For centuries, common folk had widely believed in witchcraft. People bought and sold magical services like love potions and spells to help find stolen belongings. Up until around this time, the Catholic Church hadn’t been that worried about witches and witchcraft, let alone interested in prosecuting them.
That stance reversed by the mid-1500s, as Lutheranism gained ground. Protestants tended to be much warier of witchery; Luther himself authorized the execution of four accused witches, while Calvin urged Genevan officials to wipe out “the race of witches,” notes Gary Waite, a history professor at the University of New Brunswick, in The Oxford Handbook of Witchcraft in Early Modern Europe and Colonial America. Catholic leaders were getting nervous. They responded with some of the most brutal massacres, St Maximin’s among them. That, in turn, inspired Lutheran authorities to up their witch-hunting game still more.
Witch investigations were time-consuming and expensive. But the payoff could be worth it. After all, what clearer way was there to quantify the fight against Satan than a big bonfire bodycount?
The research by Leeson and Russ shows that religious competition did, indeed, spark witch hunts. In addition to collecting data on religious battles, they amassed a dataset of more than 43,000 witchcraft prosecutions in nearly 11,000 separate trials. Sure enough, in places and periods where confessional competition was fierce, witch hunts intensified. More than two-thirds of the witch trials and 90% of the religious battles occurred during the Counter-Reformation, when Catholics stepped up their response to legalized Lutheranism between 1550 and 1650.
Witch trials were also greater and more frequent in Germany and Switzerland, where religious contests were most heated. More than 40% of Europeans executed for witchcraft were in Germany, according to the new dataset. Tellingly, the slaughter subsides after 1648, when the Peace of Westphalia brought an end to religious wars by establishing the geography of Catholic and Protestant monopolies and mandating tolerance of mainstream sects of Christians, regardless of official religion. That drop-off occurred well before the last gelid gasp of the Little Ice Age swept the area in the late 1600s.
Meanwhile, in Catholic strongholds—where Inquisitors were busily persecuting “heretics”—witches were mostly ignored. The infamously savage Spanish Inquisition executed no more than two dozen alleged witches; Portugal put to death around seven.
The analysis explains why witch hunts took off in certain geographical areas and never really took hold in others. But why were Germans and their neighboring regions so much more spooked about witches than other Europeans in the first place?
How the modern witch was made
Before the 1400s, Europeans generally believed in magic. But what that looked like varied dramatically by place, as Ronald Hutton, a history professor at the University of Bristol, argues in The Witch: A History of Fear, From Ancient Times to the Present. Sicilians told of gaggles of alluring women with the hands and feet of animals, while Norwegians shared their world with earth trolls. There was no pan-European agreement on who witches were and what exactly they did, assuming they even believed in witches at all. (Many cultures lacked this concept entirely.)
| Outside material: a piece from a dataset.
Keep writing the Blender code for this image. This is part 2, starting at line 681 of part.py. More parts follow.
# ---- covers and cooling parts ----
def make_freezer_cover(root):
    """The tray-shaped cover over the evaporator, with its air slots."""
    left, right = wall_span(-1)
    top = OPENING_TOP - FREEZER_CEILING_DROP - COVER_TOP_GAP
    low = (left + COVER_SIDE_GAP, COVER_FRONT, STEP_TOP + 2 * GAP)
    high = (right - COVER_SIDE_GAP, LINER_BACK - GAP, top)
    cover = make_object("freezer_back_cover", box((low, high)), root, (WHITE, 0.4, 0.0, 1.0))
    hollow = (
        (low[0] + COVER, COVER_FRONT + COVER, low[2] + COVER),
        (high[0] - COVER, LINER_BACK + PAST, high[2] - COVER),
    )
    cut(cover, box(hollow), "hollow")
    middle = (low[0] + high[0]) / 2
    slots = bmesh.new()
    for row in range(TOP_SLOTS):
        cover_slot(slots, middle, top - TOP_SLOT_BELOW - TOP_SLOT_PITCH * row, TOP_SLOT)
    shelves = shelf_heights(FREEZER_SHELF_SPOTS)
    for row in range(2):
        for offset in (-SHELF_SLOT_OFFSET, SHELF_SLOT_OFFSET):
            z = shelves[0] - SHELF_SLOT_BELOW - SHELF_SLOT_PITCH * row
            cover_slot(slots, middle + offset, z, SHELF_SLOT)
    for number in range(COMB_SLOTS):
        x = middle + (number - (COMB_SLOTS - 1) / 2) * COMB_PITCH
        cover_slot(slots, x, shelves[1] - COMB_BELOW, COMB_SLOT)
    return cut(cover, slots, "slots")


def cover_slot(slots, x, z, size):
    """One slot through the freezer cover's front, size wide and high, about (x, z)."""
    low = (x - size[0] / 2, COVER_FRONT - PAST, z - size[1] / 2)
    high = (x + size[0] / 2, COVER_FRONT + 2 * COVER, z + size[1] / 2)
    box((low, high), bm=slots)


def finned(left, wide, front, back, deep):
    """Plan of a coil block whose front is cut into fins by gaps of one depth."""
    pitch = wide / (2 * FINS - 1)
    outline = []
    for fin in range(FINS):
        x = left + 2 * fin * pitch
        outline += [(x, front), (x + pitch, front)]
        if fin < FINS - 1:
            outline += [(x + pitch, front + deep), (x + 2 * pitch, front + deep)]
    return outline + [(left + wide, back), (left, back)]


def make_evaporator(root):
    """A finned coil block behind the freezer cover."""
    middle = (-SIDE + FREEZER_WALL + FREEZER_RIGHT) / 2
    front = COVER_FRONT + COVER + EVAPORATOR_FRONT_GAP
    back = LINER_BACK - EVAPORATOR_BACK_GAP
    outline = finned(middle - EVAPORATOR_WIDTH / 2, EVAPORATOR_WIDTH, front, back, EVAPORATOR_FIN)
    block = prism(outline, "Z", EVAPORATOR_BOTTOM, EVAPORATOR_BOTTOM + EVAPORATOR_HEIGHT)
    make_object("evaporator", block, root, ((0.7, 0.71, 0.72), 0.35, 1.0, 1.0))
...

There were a scattering of witch trials in the early Middle Ages—many of them mob violence—but the accused confessed to notions derived from their local folklore, says Hutton. Witches of this era weren’t perceived as satanic, and they seldom gathered in groups.
Then, all across Europe, accused witches began recounting strikingly similar activities. They murdered children and rode wooden implements smeared with a flight-enabling ointment made of the fat of a murdered baby. They traveled by night to secret witch confabs in which they communed with the Devil, gatherings of a vast, coordinated Satanic sect. This concept of witches continued throughout the “Great Hunt” era of European witch trials, and persists in a much friendlier image we have of witches riding broomsticks to coven meet-ups today.
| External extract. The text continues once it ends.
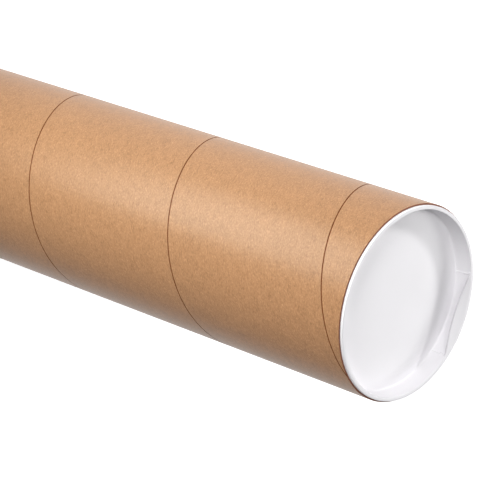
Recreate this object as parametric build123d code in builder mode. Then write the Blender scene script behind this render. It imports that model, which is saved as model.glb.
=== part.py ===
"""Kraft cardboard mailing tube with two push-in plastic caps.

The tube stands on its capped lower end. +Z runs up its axis, and the origin is
the centre of the lower cap's front face. The finger tabs of both caps are on
the +Y side. Sizes are in millimetres and angles in degrees.
"""

from build123d import *

import os
from math import acos, degrees, radians, tan

# Tube: spiral-wound paperboard, cut square at both ends
BORE_DIAMETER = 152.4
TUBE_WALL = 3.175
TUBE_LENGTH = 609.6
TUBE_EDGE_BREAK = 0.2

# Cap flange: the ring that stops against the cut end of the tube
FLANGE_SETBACK = 1.2
FLANGE_THICKNESS = 2.6
RIM_ROUNDING = 0.6
FLANGE_EDGE_ROUNDING = 0.3

# Cap plug: the drafted dish that fits the bore
PLUG_CLEARANCE = 0.1
PLUG_WALL = 1.4
PLUG_DRAFT = 5.6
RECESS_DEPTH = 14.5
FLOOR_THICKNESS = 1.4
FLOOR_CORNER_RADIUS = 1.6
LEAD_IN_RADIUS = 1.0

# Grip bead: the ring around the plug that bears on the bore near its foot
BEAD_RADIUS = 1.0
BEAD_DEPTH = 9.0

# Finger tab: a ledge that slopes in from the rim to a straight free edge
TAB_REACH = 8.3
TAB_SLOPE = 23.4
TAB_THICKNESS = 1.2
TAB_EDGE_ROUNDING = 0.4

# Tab ribs: one at each end of the tab, down the wall of the recess
RIB_HEIGHT = 0.8
RIB_ARC = 0.9

# Derived sizes. A cap's own frame has z = 0 on the face that meets the tube,
# with the flange above it and the plug below.
bore_radius = BORE_DIAMETER / 2
tube_radius = bore_radius + TUBE_WALL
tube_bottom = FLANGE_THICKNESS
tube_top = tube_bottom + TUBE_LENGTH

flange_radius = tube_radius - FLANGE_SETBACK
plug_radius = bore_radius - PLUG_CLEARANCE
draft = tan(radians(PLUG_DRAFT))
floor_z = FLANGE_THICKNESS - RECESS_DEPTH
foot_z = floor_z - FLOOR_THICKNESS


def outside_radius(z):
    """Radius of the plug's outer wall at height z in a cap's own frame."""
    return plug_radius + z * draft


def recess_radius(z):
    """Radius of the recess's drafted wall at height z in a cap's own frame."""
    return outside_radius(z) - PLUG_WALL


rim_radius = recess_radius(FLANGE_THICKNESS)
tab_edge = rim_radius - TAB_REACH
tab_fall = tan(radians(TAB_SLOPE))
ledge_inside = tab_edge - TAB_THICKNESS
ledge_inside_z = FLANGE_THICKNESS - (rim_radius - ledge_inside) * tab_fall
tab_root = rim_radius + PLUG_WALL / 2
rib_crest = rim_radius - RIB_HEIGHT
rib_top = FLANGE_THICKNESS - RIB_HEIGHT * tab_fall - TAB_THICKNESS / 2
rib_angle = degrees(acos(tab_edge / rib_crest))

# The tube
with BuildPart() as tube:
    with BuildSketch(Plane.XY.offset(tube_bottom)):
        Circle(tube_radius)
        Circle(bore_radius, mode=Mode.SUBTRACT)
    extrude(amount=TUBE_LENGTH)
    chamfer(tube.edges().filter_by(GeomType.CIRCLE), TUBE_EDGE_BREAK)

# The tab's ledge: a ring sloping in from the rim, kept beyond its free edge
with BuildPart() as ledge:
    with BuildSketch(Plane.XZ):
        with BuildLine():
            Polyline(
                (tab_root, FLANGE_THICKNESS),
                (rim_radius, FLANGE_THICKNESS),
                (ledge_inside, ledge_inside_z),
                (ledge_inside, ledge_inside_z - TAB_THICKNESS),
                (rim_radius, FLANGE_THICKNESS - TAB_THICKNESS),
                (tab_root, FLANGE_THICKNESS - TAB_THICKNESS),
                close=True,
            )
        make_face()
    revolve(axis=Axis.Z)
    split(bisect_by=Plane.ZX.offset(tab_edge), keep=Keep.TOP)
    free_edge = ledge.faces().filter_by(Axis.Y).sort_by(Axis.Y)[0]
    fillet(free_edge.edges().filter_by(GeomType.HYPERBOLA), TAB_EDGE_ROUNDING)

# One rib, on the +X side
with BuildPart() as rib:
    with BuildSketch(Plane.XZ):
        with BuildLine():
            Polyline(
                (recess_radius(floor_z) - RIB_HEIGHT, floor_z - FLOOR_THICKNESS / 2),
                (recess_radius(rib_top) - RIB_HEIGHT, rib_top),
                (tab_root, rib_top),
                (recess_radius(floor_z) + PLUG_WALL / 2, floor_z - FLOOR_THICKNESS / 2),
                close=True,
            )
        make_face()
    revolve(axis=Axis.Z, revolution_arc=RIB_ARC)

# The cap's section turned about its axis
with BuildPart() as cap:
    with BuildSketch(Plane.XZ) as section:
        with BuildLine():
            Polyline(
                (0, floor_z),
                (recess_radius(floor_z), floor_z),
                (rim_radius, FLANGE_THICKNESS),
                (flange_radius, FLANGE_THICKNESS),
                (flange_radius, 0),
                (plug_radius, 0),
                (outside_radius(foot_z), foot_z),
                (0, foot_z),
                close=True,
            )
        make_face()
        for corner, radius in (
            ((recess_radius(floor_z), floor_z), FLOOR_CORNER_RADIUS),
            ((rim_radius, FLANGE_THICKNESS), RIM_ROUNDING),
            ((flange_radius, FLANGE_THICKNESS), RIM_ROUNDING),
            ((flange_radius, 0), FLANGE_EDGE_ROUNDING),
            ((outside_radius(foot_z), foot_z), LEAD_IN_RADIUS),
        ):
            fillet(section.vertices().sort_by_distance(corner)[0], radius)
        with Locations((plug_radius - BEAD_RADIUS, -BEAD_DEPTH)):
            Circle(BEAD_RADIUS)
    revolve(axis=Axis.Z)
    add(ledge.part)
    first_rib = 90 - rib_angle - RIB_ARC / 2
    with PolarLocations(0, 2, first_rib, 2 * rib_angle, endpoint=True):
        add(rib.part)

with BuildPart() as top_cap:
    with Locations((0, 0, tube_top)):
        add(cap.part)

with BuildPart() as bottom_cap:
    with Locations(Location((0, 0, tube_bottom), (0, 180, 0))):
        add(cap.part)

os.makedirs("parts", exist_ok=True)

tube.part.label = "tube"
export_step(tube.part, "parts/tube.step")

top_cap.part.label = "top_cap"
export_step(top_cap.part, "parts/top_cap.step")

bottom_cap.part.label = "bottom_cap"
export_step(bottom_cap.part, "parts/bottom_cap.step")
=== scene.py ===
"""Dresses the cardboard mailing tube and its two push-in caps for the studio.

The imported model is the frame. Each of its three nodes is replaced here by a
finished piece in the same place: the spiral-wound kraft tube with the butt seam
of its outer ply, and the two moulded caps with their rims, beads and finger tabs.
Lengths are in metres and angles in degrees unless a name says otherwise.
"""

import logging
from collections.abc import Callable, Sequence
from dataclasses import dataclass, field
from enum import Enum
from math import acos, atan2, cos, hypot, pi, radians, sin, sqrt, tan

import bmesh
import bpy
from mathutils import Matrix, Vector


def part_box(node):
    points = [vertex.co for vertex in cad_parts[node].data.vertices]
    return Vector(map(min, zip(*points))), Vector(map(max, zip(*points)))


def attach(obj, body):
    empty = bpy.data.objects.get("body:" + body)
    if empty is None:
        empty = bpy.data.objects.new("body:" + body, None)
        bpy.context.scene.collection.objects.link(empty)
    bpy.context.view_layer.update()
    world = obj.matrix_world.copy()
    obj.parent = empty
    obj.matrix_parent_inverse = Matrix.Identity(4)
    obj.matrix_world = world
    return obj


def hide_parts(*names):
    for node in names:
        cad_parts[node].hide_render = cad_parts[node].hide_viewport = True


LOG = logging.getLogger("mailing_tube")
MM = 0.001

# Points this near each other count as one, and points this near a plane lie on it
WELD = 1e-6
ON_PLANE = 1e-5

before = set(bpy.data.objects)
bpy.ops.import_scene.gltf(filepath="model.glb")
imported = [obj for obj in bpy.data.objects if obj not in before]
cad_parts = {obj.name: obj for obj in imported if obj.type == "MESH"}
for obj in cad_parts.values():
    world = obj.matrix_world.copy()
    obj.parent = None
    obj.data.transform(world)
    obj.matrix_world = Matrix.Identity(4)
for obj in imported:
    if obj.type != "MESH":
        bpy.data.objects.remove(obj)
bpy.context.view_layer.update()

Colour = tuple[float, float, float]
Station = tuple[float, float]
Place = Callable[[Vector], bool]


# --------------------------------------------------------------- workbench


class Keep(Enum):
    """Which side of a cutting plane stays."""

    ABOVE = "above"
    BELOW = "below"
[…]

So where did this witch stereotype come from? Scholars point to the traveling friars in the Valais area of the Swiss Alps in the 1420s, who had been dispatched to combat heresy. As they traveled from town to town in this mountainous region at the intersection of Germany, France, and Switzerland, these preaching friars absorbed and transmitted popular fears. Eventually, they brought word back to religious and secular officials who documented these stories.
A slew of theologians began publishing demonology handbooks and guides to exterminating witches, firming up notions of what the witchy do. For instance, that horrible baby-fat spell is straight out of Malleus Maleficarum (The Hammer of Witches). Written by a German Catholic inquisitor in 1487, Malleus Maleficarum was the most famous treatise on rooting out sorcery—basically the Dummies Guide to Witch-killing. For nearly two centuries after its publishing, it sold more than any book except the Bible. By the 1500s, local pastors had joined preaching friars in spreading this newly standardized concept of witches across the mountainous German-speaking region, priming paranoia that the Catholic-Protestant holy wars soon transformed into full-blown hysteria.
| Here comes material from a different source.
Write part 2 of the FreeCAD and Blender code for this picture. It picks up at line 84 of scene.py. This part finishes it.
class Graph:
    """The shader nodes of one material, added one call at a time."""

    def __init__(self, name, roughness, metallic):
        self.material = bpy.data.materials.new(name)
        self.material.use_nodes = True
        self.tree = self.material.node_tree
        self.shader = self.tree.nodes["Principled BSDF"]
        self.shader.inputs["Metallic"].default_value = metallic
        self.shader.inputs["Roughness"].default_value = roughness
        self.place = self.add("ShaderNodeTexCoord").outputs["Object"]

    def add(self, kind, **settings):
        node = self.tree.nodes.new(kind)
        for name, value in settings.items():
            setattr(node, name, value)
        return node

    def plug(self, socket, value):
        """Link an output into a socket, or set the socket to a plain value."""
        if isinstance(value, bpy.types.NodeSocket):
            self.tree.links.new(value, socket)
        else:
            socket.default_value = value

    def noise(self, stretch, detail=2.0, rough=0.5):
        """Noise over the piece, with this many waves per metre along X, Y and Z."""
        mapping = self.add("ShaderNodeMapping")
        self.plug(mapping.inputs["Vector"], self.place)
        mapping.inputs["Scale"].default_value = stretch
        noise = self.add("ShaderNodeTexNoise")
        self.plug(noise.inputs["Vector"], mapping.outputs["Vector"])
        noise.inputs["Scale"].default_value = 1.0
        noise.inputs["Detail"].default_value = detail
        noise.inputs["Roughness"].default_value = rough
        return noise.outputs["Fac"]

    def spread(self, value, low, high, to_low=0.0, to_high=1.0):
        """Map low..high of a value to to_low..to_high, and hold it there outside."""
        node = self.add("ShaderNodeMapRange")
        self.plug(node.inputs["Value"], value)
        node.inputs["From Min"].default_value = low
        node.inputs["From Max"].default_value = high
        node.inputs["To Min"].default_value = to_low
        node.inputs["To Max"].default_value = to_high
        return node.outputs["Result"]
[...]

It’s easy to dismiss this terrifying historical episode as irrational pitchfork-wielding by medieval mobs. For the most part, though, it wasn’t. Consider the careful cost-benefit analysis made in Schongau, a village in southern Germany. So desperate were the impoverished townsfolk to rid their town of devil-driven catastrophe, they offered to sell their communal forest to pay for the services of a renowned witch executioner, as eminent witch historian Wolfgang Berhringer recounts. Villagers trusted their institutions and the information they spread. Unfortunately for the tens of thousands tortured and burned, faith can easily mutate into fact.